Distribution of Derogative Nouns (from the 3 derogation cases)
Derogative nouns represent 25% of all nouns. Within these 25%, the distribution gives a slight advantage to masculine nouns.
Feminine derogative nouns represent 29% of all feminine nouns when masculine derogatives represent 25% of all masculine nouns.
The feminine Derogative nouns are very predictable and are concentrated in the single category of irregular derivatives (suff.-ion, aison,-ité and-eur). This category alone accounts for almost all female predictable irregularities.

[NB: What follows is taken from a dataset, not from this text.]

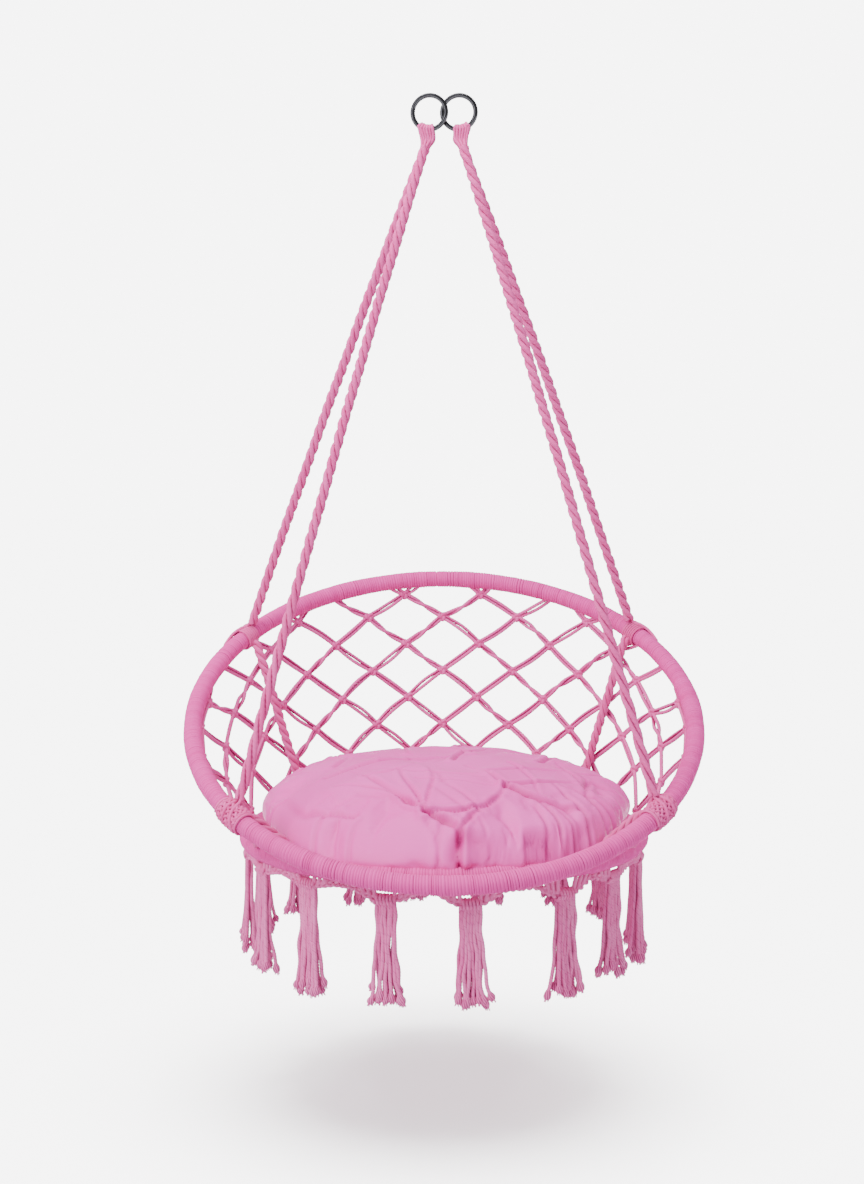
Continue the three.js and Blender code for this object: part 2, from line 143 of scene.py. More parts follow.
def level_axes(angle):
    """Outwards and along, at an angle round a level ring."""
    a = radians(angle)
    return np.array([cos(a), sin(a), 0]), np.array([-sin(a), cos(a), 0])


def hoop_axes(angle):
    """Along the hoop, outwards from it, and up from its plane."""
    a = radians(angle)
    c, s = cos(HOOP_TILT), sin(HOOP_TILT)
    along = np.array([-sin(a), cos(a) * c, cos(a) * s])
    outwards = np.array([cos(a), sin(a) * c, sin(a) * s])
    return along, outwards, np.array([0, -s, c])


def on_hoop(angle):
    return HOOP_MIDDLE + HOOP_RADIUS * hoop_axes(angle)[1]


def on_seat_ring(angle):
    return SEAT_MIDDLE + SEAT_RADIUS * level_axes(angle)[0]


def towards(start, end, distance):
    return start + unit(end - start) * distance


def out_from_axis(point):
    return unit(np.array([point[0] - SEAT_MIDDLE[0], point[1] - SEAT_MIDDLE[1], 0]))


def distance_along(path):
    steps = norm(np.diff(path, axis=0), axis=1)
    return np.concatenate([[0], np.cumsum(steps)])


# ---- tubes and meshes
def add_object(name, data):
    made = bpy.data.objects.new(name, data)
    scene.collection.objects.link(made)
    return made


def tube_quads(rings, sides, closed=False):
    """The faces between rings of points, a quad at a time round each ring."""
    i, j = np.meshgrid(np.arange(rings if closed else rings - 1), np.arange(sides), indexing="ij")
    i2, j2 = (i + 1) % rings, (j + 1) % sides
    corners = [i * sides + j, i * sides + j2, i2 * sides + j2, i2 * sides + j]
    return np.stack(corners, -1).reshape(-1, 4)


def directions_across(points, closed=False, guide=None):
    """Two directions across a path, at right angles, at each of its points."""
    if closed:
        ahead = np.roll(points, -1, 0) - np.roll(points, 1, 0)
    else:
        ahead = np.gradient(points, axis=0)
    tangent = unit(ahead)
    if guide is None:
        guide = min(np.eye(3), key=lambda axis: np.abs(tangent @ axis).max())
    across = unit(np.cross(tangent, guide))
    return across, np.cross(across, tangent)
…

The masculine derogative nouns divide themselves into
several categories: irregular derivatives, learned compounds, nouns families, English
loanwords ... Making them more difficult to grasp.
Exceptions
Masculine exceptions are by far the most numerous compare to feminine ones. They
represent 5% of all masculine nouns.
Conclusion
We find that feminine nouns are by far the most easily predictable: They have a clear regular marker (final -e), know only one case of derogation to the basic rule (irregular suffixation) and admit little exceptions.
The masculine nouns are much more complex: regular nouns don’t have a distinctive gender marker, they divide into multiple derogation categories (learned composition, irregular suffixation, conversion ...) and admit a significant number of exceptions.